(This post is for my friend Daisy, who wants to see pictures of what you can buy in Taiwan.) Hands Tailung is a bit like Japan’s answer to Target. I love Japanese pop culture and I love Target, so you can imagine how I feel about Hands Tailung. It is truly the answer to a question I did not even know that I was asking. There are three branches of the department store in Taipei–one in Breeze Center (which is closed for renovations and reopens on Sept. 27), one in Ximending at 88 Chunghua Rd. Sec. 1 and one in Mitsukoshi building A4 in the Xinyi shopping district.

The stores sell every kind of Japanese household item, toy, knick knack, stationary, storage device, travel, cosmetic and bath item that you could possibly imagine. Hands also has a really cool hobby section, featuring materials for crafts that are currently popular in Japan, including felting and beading [ETA: Breeze Center is now the only Hands Tailung to sell craft supplies]. I love Hands Tailung because shopping there not only gives me a glimpse into everyday life in Japan, but the merchandise is also reasonably priced and affordable for even a scholarship student like me. Ron and I bought two house plants for about NT$150 each (or about US$5) and both of them are still alive, so I can vouch for the quality of Hands’ products. And no, I do not work for them, though I sure wish I did.

Anyway, here is a sample of pictures that hardly capture the wonder of Hands Tailung.

Here is the front of the Xinyi district store in the Mitsukoshi A4 building.

This is a particularly awesome and quintessentially Japanese section–the bento box supplies. There is a trend for making elaborate bento lunch boxes using rice shapers, seaweed stencils, vegetable cutters… it’s pretty cool. Check out bento boxes from all over the world here. I’d make bento boxes, too, if it weren’t for the whole lazy thing.

An ENTIRE wall of body shapers and facial exercisers. Daisy, I can hear you salivating from an ocean away.

This lip gloss is guaranteed to give you the duck lip. You know, I thought Engrish was so funny until I started studying Mandarin and realized that this must be how I sound to most Mandarin speakers (including my parents, no doubt). Now seeing Engrish just fills me with terror.

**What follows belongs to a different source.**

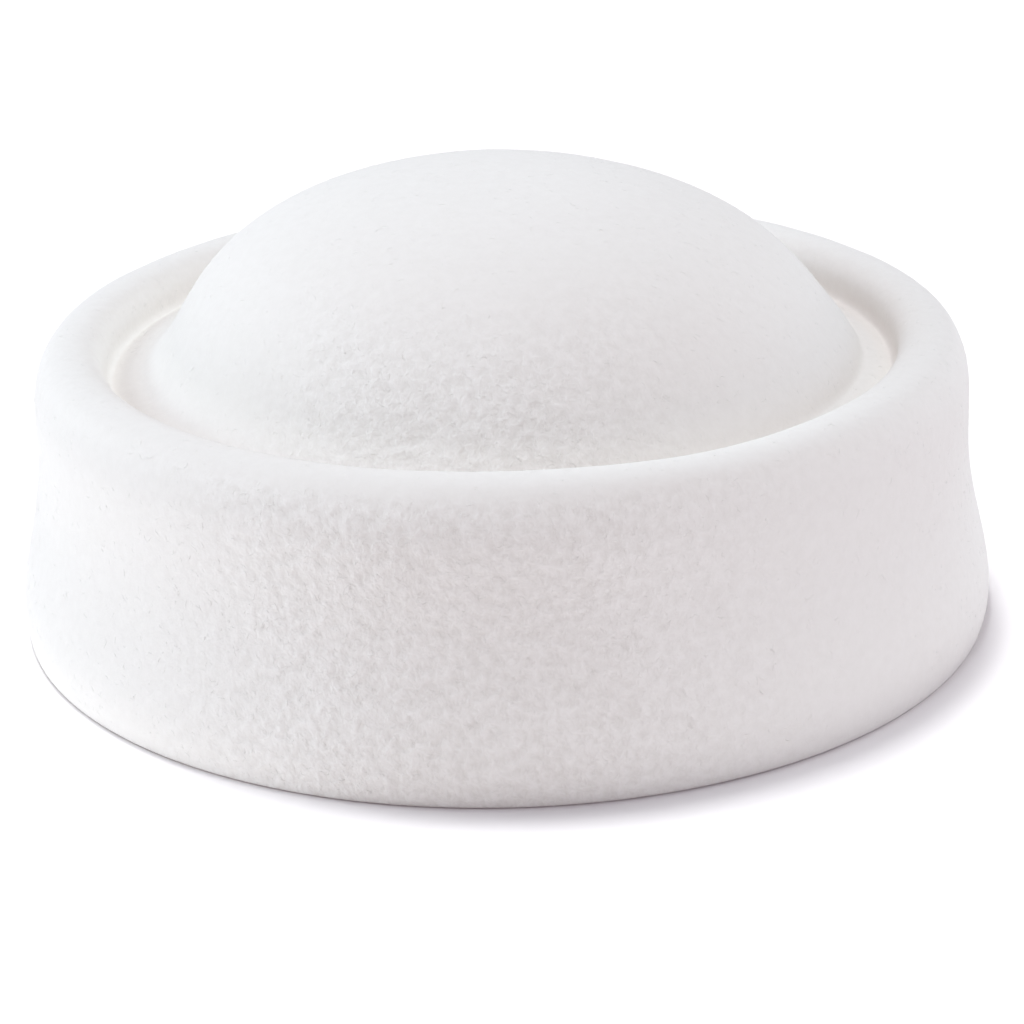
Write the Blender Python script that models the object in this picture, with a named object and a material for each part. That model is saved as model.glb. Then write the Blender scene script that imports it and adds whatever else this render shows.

A tiny part of the craft section, featuring kits and supplies to make little kawaii felt animals. Kawaii (cuteness) is a huge part of Japanese and Taiwanese pop culture. I used to resist it strongly, until I decided to fully embrace my Asianness. Now I am all about the kawaii.

I have to admit, the obsession with kewpies is one of the few aspects of Japanese pop culture I just don’t understand, but if you do, Hands Tailung has these figurines by the bucketful. Mmm… a bucket full of naked pointy-headed babies.

Bento box shaped erasers. See, I told you people bento boxes are all the rage in Japan! Bet you didn’t believe me!